[Begin DATA SHOWN]
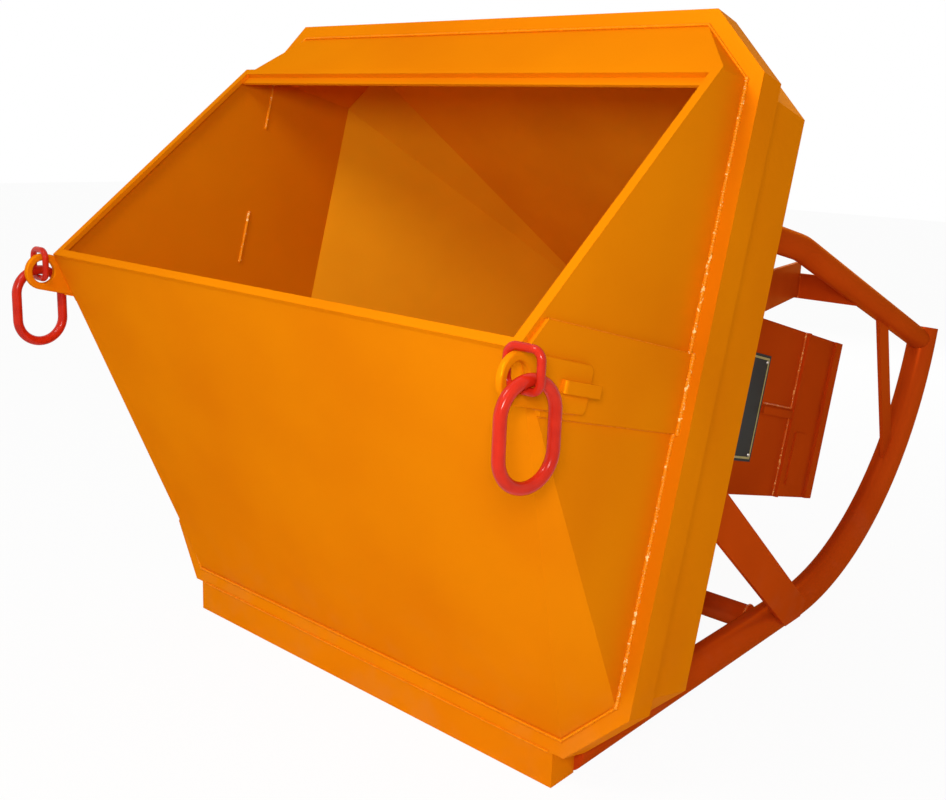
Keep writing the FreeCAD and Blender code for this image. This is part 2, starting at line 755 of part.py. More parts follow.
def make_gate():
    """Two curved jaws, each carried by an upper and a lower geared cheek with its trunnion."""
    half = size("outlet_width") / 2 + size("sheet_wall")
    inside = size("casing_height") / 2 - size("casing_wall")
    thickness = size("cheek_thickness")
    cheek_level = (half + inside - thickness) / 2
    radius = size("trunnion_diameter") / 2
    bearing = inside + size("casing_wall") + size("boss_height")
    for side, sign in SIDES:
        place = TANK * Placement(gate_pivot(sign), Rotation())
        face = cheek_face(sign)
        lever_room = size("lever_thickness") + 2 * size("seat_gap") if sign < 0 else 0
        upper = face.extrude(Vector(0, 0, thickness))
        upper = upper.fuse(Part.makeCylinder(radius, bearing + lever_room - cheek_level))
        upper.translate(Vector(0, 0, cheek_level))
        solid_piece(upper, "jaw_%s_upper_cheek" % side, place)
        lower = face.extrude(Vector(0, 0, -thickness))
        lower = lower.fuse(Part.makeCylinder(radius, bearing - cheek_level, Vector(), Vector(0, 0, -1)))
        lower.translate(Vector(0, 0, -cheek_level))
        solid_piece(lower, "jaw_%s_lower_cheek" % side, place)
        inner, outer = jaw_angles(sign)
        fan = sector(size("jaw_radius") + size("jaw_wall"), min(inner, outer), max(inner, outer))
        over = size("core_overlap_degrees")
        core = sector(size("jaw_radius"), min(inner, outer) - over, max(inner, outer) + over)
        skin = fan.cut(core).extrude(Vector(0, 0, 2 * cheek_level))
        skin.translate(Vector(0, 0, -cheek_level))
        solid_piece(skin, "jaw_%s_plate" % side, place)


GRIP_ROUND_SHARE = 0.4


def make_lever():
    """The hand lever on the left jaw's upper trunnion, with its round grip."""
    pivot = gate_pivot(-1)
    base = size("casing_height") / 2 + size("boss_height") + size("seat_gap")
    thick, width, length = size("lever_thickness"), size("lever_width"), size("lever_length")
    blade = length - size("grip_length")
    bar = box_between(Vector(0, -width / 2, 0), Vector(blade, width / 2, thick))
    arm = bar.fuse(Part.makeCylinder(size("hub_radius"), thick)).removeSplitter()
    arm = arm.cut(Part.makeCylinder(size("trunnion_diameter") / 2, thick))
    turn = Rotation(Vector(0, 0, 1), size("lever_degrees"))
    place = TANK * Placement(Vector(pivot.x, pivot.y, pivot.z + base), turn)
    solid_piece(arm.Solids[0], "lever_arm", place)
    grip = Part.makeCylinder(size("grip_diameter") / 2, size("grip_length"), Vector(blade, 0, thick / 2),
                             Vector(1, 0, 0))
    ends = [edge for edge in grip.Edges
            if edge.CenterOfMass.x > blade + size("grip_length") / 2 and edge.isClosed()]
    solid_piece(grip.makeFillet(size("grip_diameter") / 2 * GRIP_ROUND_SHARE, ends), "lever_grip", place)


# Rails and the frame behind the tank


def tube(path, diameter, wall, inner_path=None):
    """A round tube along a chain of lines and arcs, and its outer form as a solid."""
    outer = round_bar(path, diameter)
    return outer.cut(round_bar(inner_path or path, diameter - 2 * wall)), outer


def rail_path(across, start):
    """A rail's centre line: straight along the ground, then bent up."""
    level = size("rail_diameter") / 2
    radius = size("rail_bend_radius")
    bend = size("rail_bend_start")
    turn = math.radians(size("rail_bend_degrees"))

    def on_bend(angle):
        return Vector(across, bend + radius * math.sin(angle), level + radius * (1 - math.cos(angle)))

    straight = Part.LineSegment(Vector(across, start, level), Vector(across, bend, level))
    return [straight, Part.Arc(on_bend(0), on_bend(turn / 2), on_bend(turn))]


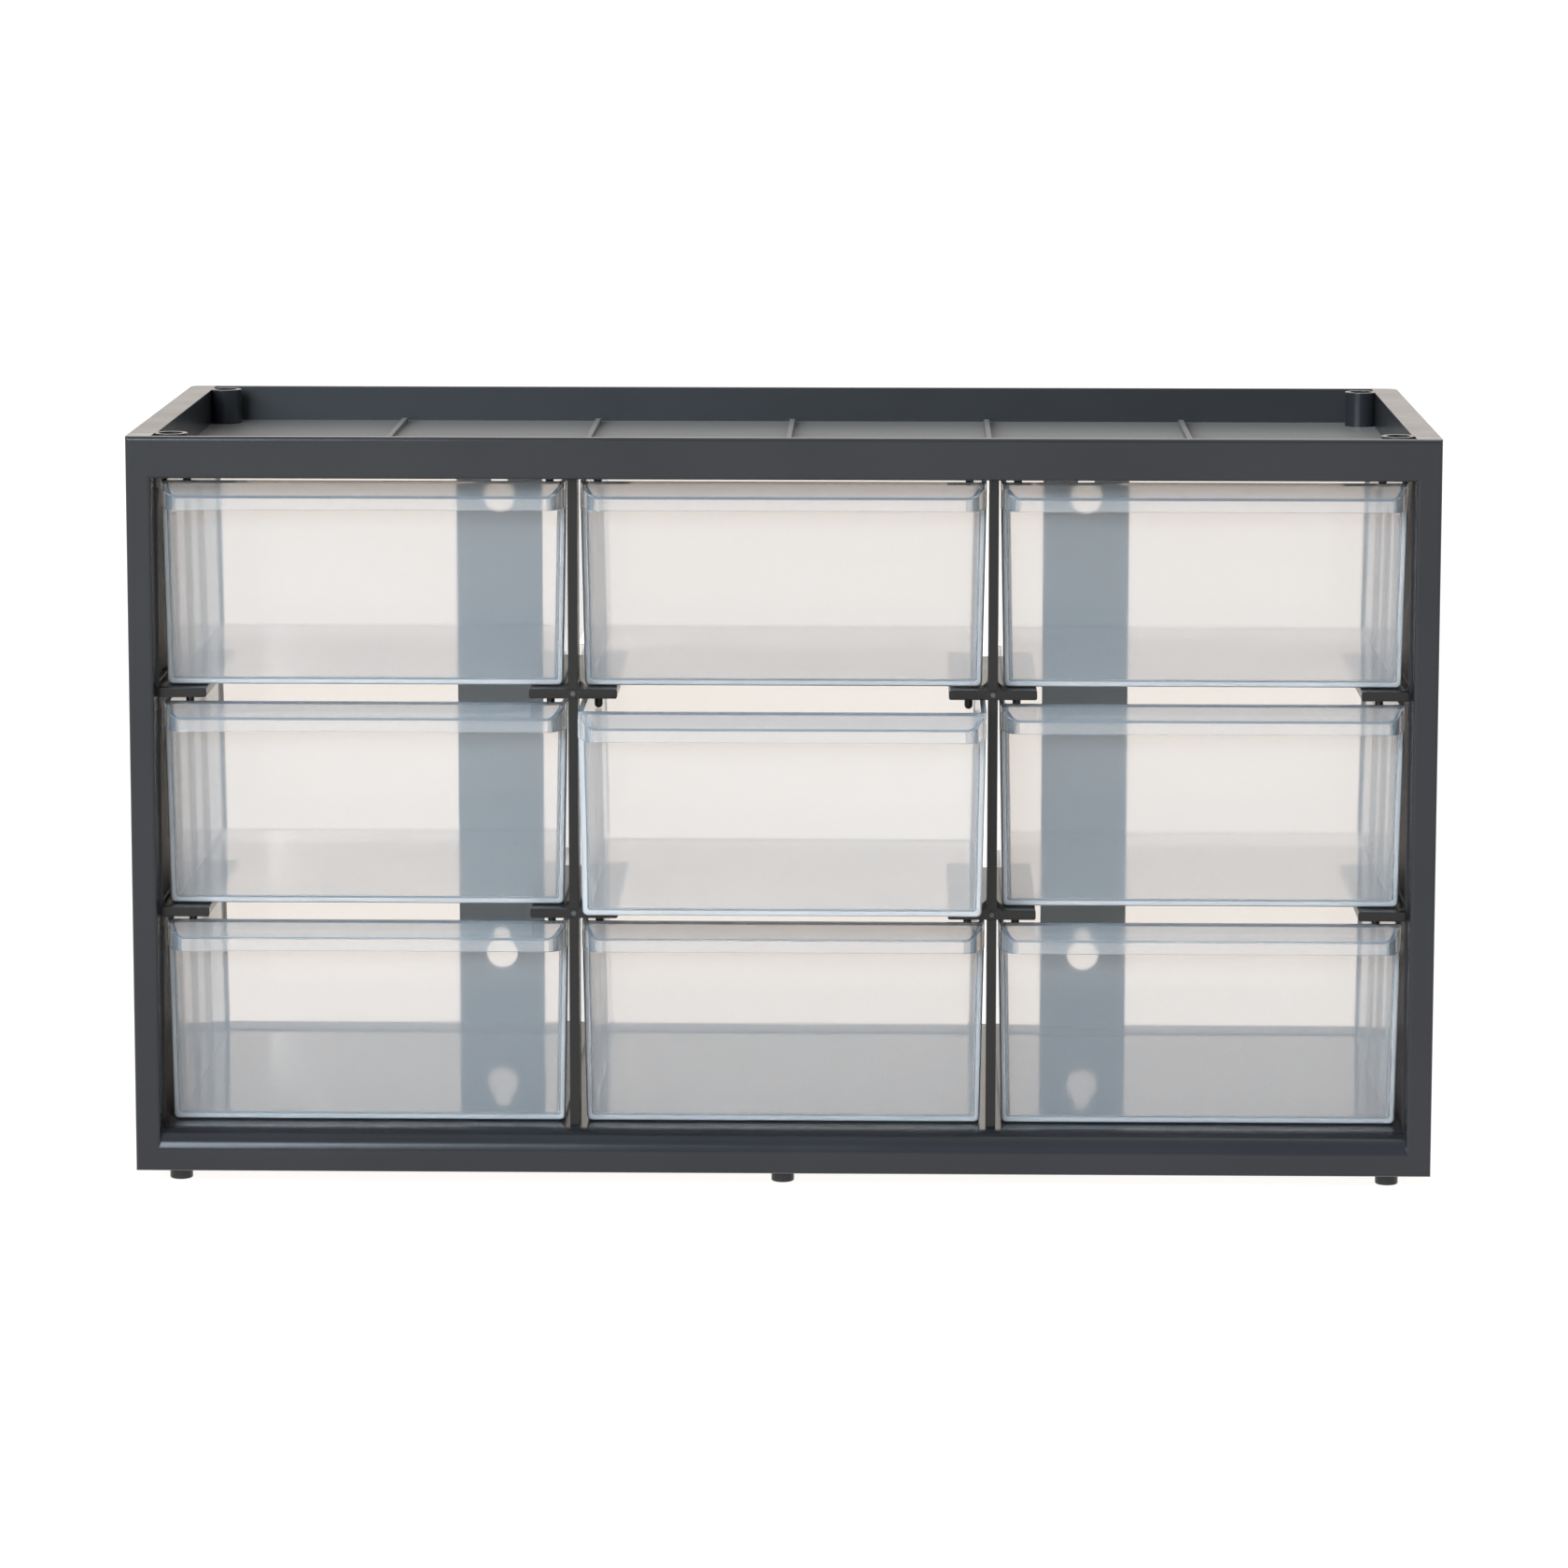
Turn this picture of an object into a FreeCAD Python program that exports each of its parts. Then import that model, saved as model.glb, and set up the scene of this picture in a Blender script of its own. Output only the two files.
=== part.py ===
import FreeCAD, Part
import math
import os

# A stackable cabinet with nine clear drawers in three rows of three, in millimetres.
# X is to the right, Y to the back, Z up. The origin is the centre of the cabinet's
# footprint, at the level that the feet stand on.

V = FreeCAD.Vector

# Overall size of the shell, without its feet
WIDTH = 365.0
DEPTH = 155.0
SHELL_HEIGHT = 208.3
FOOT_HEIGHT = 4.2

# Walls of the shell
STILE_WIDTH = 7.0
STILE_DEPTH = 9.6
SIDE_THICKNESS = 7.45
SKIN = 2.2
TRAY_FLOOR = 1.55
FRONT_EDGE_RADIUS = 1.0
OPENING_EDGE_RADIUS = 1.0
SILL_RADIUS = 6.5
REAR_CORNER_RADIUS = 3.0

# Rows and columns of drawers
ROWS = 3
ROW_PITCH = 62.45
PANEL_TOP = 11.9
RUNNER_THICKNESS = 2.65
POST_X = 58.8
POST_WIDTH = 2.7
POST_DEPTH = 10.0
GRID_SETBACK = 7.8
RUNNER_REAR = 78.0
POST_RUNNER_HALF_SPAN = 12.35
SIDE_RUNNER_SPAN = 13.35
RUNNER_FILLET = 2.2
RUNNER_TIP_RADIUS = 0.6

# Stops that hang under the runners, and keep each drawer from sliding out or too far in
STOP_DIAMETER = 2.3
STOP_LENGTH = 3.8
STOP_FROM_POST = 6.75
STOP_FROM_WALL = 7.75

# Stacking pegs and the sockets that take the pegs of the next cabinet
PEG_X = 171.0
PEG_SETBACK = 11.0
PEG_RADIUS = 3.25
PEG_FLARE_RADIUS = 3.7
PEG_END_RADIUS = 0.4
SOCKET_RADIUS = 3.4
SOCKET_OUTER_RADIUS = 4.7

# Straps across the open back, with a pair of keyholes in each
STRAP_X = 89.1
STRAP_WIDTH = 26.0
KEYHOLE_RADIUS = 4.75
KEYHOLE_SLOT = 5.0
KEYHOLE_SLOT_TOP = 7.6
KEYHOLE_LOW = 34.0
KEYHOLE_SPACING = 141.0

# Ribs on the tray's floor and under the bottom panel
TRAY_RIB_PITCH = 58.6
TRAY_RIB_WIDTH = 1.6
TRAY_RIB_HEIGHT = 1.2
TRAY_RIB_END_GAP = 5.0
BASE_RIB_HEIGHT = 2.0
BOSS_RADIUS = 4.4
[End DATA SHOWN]
■ **AIM OF THE EXERCISE**: The records above should be repeated in full, exactly as given.

■ **COMPLETE RESPONSE**:
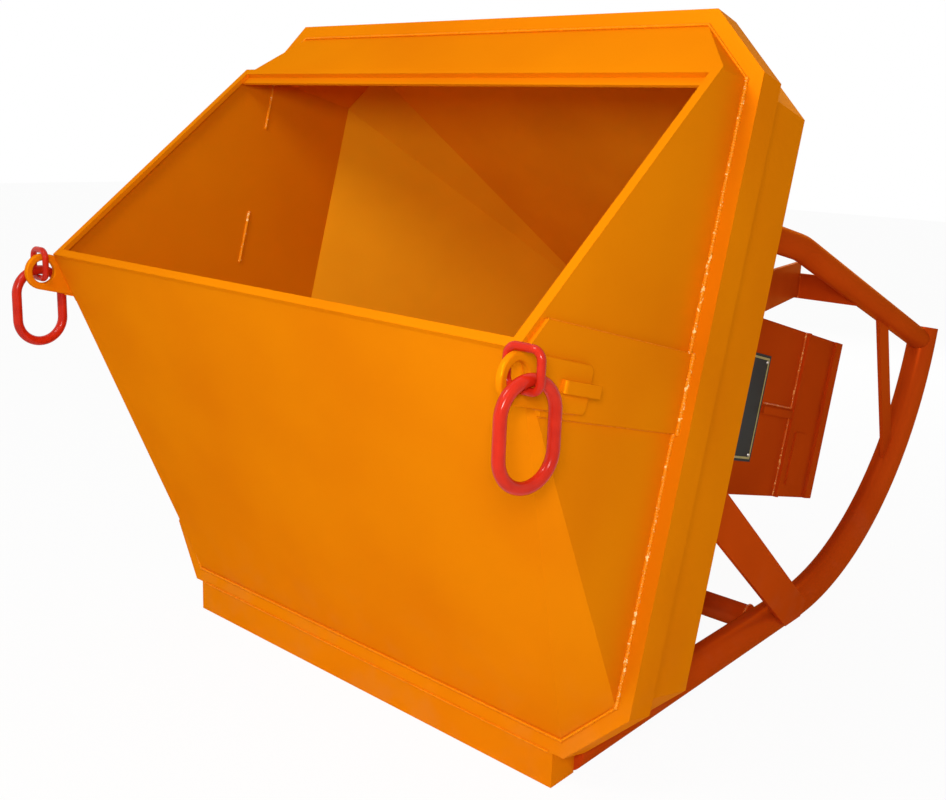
Keep writing the FreeCAD and Blender code for this image. This is part 2, starting at line 755 of part.py. More parts follow.
def make_gate():
    """Two curved jaws, each carried by an upper and a lower geared cheek with its trunnion."""
    half = size("outlet_width") / 2 + size("sheet_wall")
    inside = size("casing_height") / 2 - size("casing_wall")
    thickness = size("cheek_thickness")
    cheek_level = (half + inside - thickness) / 2
    radius = size("trunnion_diameter") / 2
    bearing = inside + size("casing_wall") + size("boss_height")
    for side, sign in SIDES:
        place = TANK * Placement(gate_pivot(sign), Rotation())
        face = cheek_face(sign)
        lever_room = size("lever_thickness") + 2 * size("seat_gap") if sign < 0 else 0
        upper = face.extrude(Vector(0, 0, thickness))
        upper = upper.fuse(Part.makeCylinder(radius, bearing + lever_room - cheek_level))
        upper.translate(Vector(0, 0, cheek_level))
        solid_piece(upper, "jaw_%s_upper_cheek" % side, place)
        lower = face.extrude(Vector(0, 0, -thickness))
        lower = lower.fuse(Part.makeCylinder(radius, bearing - cheek_level, Vector(), Vector(0, 0, -1)))
        lower.translate(Vector(0, 0, -cheek_level))
        solid_piece(lower, "jaw_%s_lower_cheek" % side, place)
        inner, outer = jaw_angles(sign)
        fan = sector(size("jaw_radius") + size("jaw_wall"), min(inner, outer), max(inner, outer))
        over = size("core_overlap_degrees")
        core = sector(size("jaw_radius"), min(inner, outer) - over, max(inner, outer) + over)
        skin = fan.cut(core).extrude(Vector(0, 0, 2 * cheek_level))
        skin.translate(Vector(0, 0, -cheek_level))
        solid_piece(skin, "jaw_%s_plate" % side, place)


GRIP_ROUND_SHARE = 0.4


def make_lever():
    """The hand lever on the left jaw's upper trunnion, with its round grip."""
    pivot = gate_pivot(-1)
    base = size("casing_height") / 2 + size("boss_height") + size("seat_gap")
    thick, width, length = size("lever_thickness"), size("lever_width"), size("lever_length")
    blade = length - size("grip_length")
    bar = box_between(Vector(0, -width / 2, 0), Vector(blade, width / 2, thick))
    arm = bar.fuse(Part.makeCylinder(size("hub_radius"), thick)).removeSplitter()
    arm = arm.cut(Part.makeCylinder(size("trunnion_diameter") / 2, thick))
    turn = Rotation(Vector(0, 0, 1), size("lever_degrees"))
    place = TANK * Placement(Vector(pivot.x, pivot.y, pivot.z + base), turn)
    solid_piece(arm.Solids[0], "lever_arm", place)
    grip = Part.makeCylinder(size("grip_diameter") / 2, size("grip_length"), Vector(blade, 0, thick / 2),
                             Vector(1, 0, 0))
    ends = [edge for edge in grip.Edges
            if edge.CenterOfMass.x > blade + size("grip_length") / 2 and edge.isClosed()]
    solid_piece(grip.makeFillet(size("grip_diameter") / 2 * GRIP_ROUND_SHARE, ends), "lever_grip", place)


# Rails and the frame behind the tank


def tube(path, diameter, wall, inner_path=None):
    """A round tube along a chain of lines and arcs, and its outer form as a solid."""
    outer = round_bar(path, diameter)
    return outer.cut(round_bar(inner_path or path, diameter - 2 * wall)), outer


def rail_path(across, start):
    """A rail's centre line: straight along the ground, then bent up."""
    level = size("rail_diameter") / 2
    radius = size("rail_bend_radius")
    bend = size("rail_bend_start")
    turn = math.radians(size("rail_bend_degrees"))

    def on_bend(angle):
        return Vector(across, bend + radius * math.sin(angle), level + radius * (1 - math.cos(angle)))

    straight = Part.LineSegment(Vector(across, start, level), Vector(across, bend, level))
    return [straight, Part.Arc(on_bend(0), on_bend(turn / 2), on_bend(turn))]


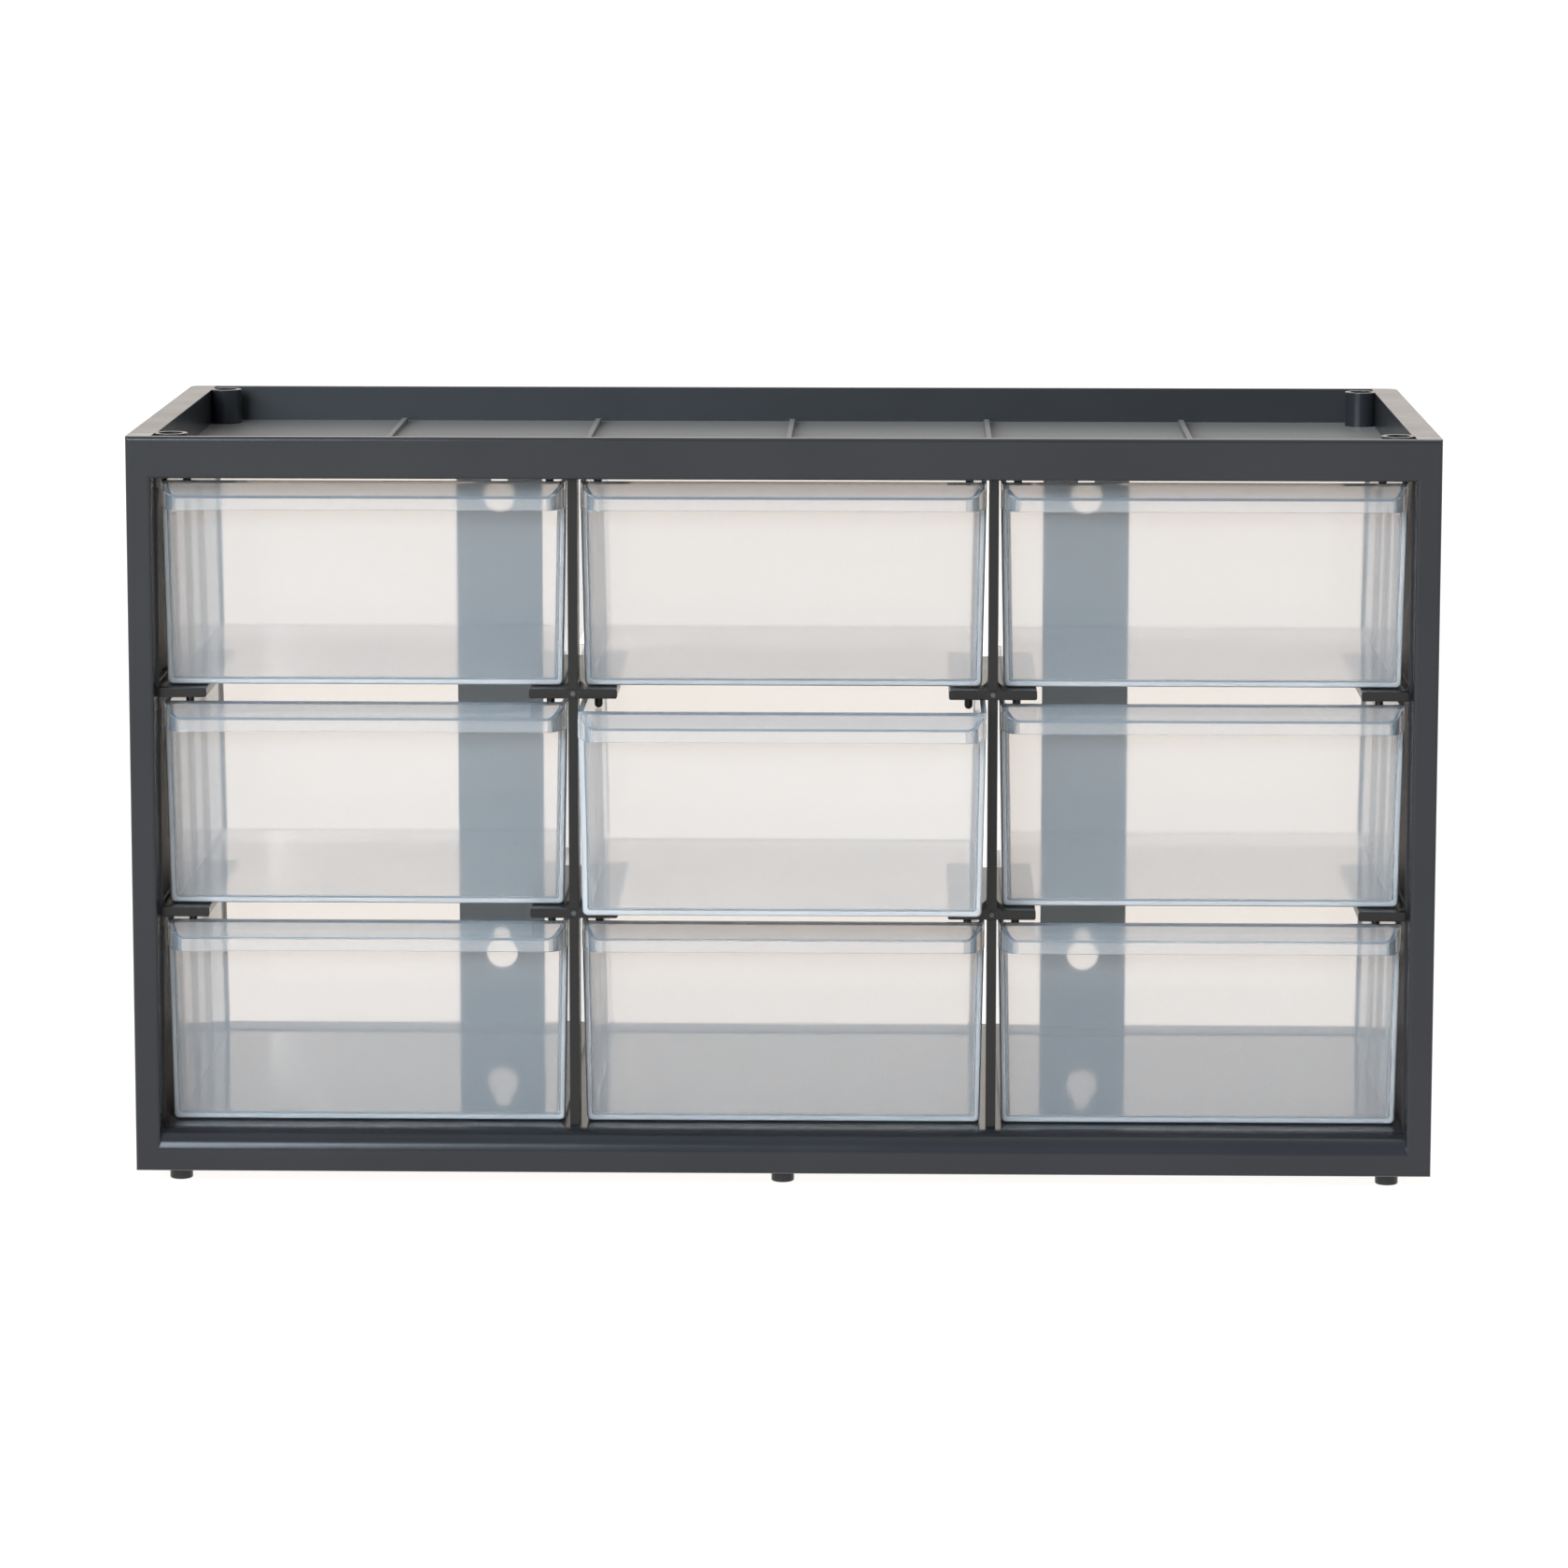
Turn this picture of an object into a FreeCAD Python program that exports each of its parts. Then import that model, saved as model.glb, and set up the scene of this picture in a Blender script of its own. Output only the two files.
=== part.py ===
import FreeCAD, Part
import math
import os

# A stackable cabinet with nine clear drawers in three rows of three, in millimetres.
# X is to the right, Y to the back, Z up. The origin is the centre of the cabinet's
# footprint, at the level that the feet stand on.

V = FreeCAD.Vector

# Overall size of the shell, without its feet
WIDTH = 365.0
DEPTH = 155.0
SHELL_HEIGHT = 208.3
FOOT_HEIGHT = 4.2

# Walls of the shell
STILE_WIDTH = 7.0
STILE_DEPTH = 9.6
SIDE_THICKNESS = 7.45
SKIN = 2.2
TRAY_FLOOR = 1.55
FRONT_EDGE_RADIUS = 1.0
OPENING_EDGE_RADIUS = 1.0
SILL_RADIUS = 6.5
REAR_CORNER_RADIUS = 3.0

# Rows and columns of drawers
ROWS = 3
ROW_PITCH = 62.45
PANEL_TOP = 11.9
RUNNER_THICKNESS = 2.65
POST_X = 58.8
POST_WIDTH = 2.7
POST_DEPTH = 10.0
GRID_SETBACK = 7.8
RUNNER_REAR = 78.0
POST_RUNNER_HALF_SPAN = 12.35
SIDE_RUNNER_SPAN = 13.35
RUNNER_FILLET = 2.2
RUNNER_TIP_RADIUS = 0.6

# Stops that hang under the runners, and keep each drawer from sliding out or too far in
STOP_DIAMETER = 2.3
STOP_LENGTH = 3.8
STOP_FROM_POST = 6.75
STOP_FROM_WALL = 7.75

# Stacking pegs and the sockets that take the pegs of the next cabinet
PEG_X = 171.0
PEG_SETBACK = 11.0
PEG_RADIUS = 3.25
PEG_FLARE_RADIUS = 3.7
PEG_END_RADIUS = 0.4
SOCKET_RADIUS = 3.4
SOCKET_OUTER_RADIUS = 4.7

# Straps across the open back, with a pair of keyholes in each
STRAP_X = 89.1
STRAP_WIDTH = 26.0
KEYHOLE_RADIUS = 4.75
KEYHOLE_SLOT = 5.0
KEYHOLE_SLOT_TOP = 7.6
KEYHOLE_LOW = 34.0
KEYHOLE_SPACING = 141.0

# Ribs on the tray's floor and under the bottom panel
TRAY_RIB_PITCH = 58.6
TRAY_RIB_WIDTH = 1.6
TRAY_RIB_HEIGHT = 1.2
TRAY_RIB_END_GAP = 5.0
BASE_RIB_HEIGHT = 2.0
BOSS_RADIUS = 4.4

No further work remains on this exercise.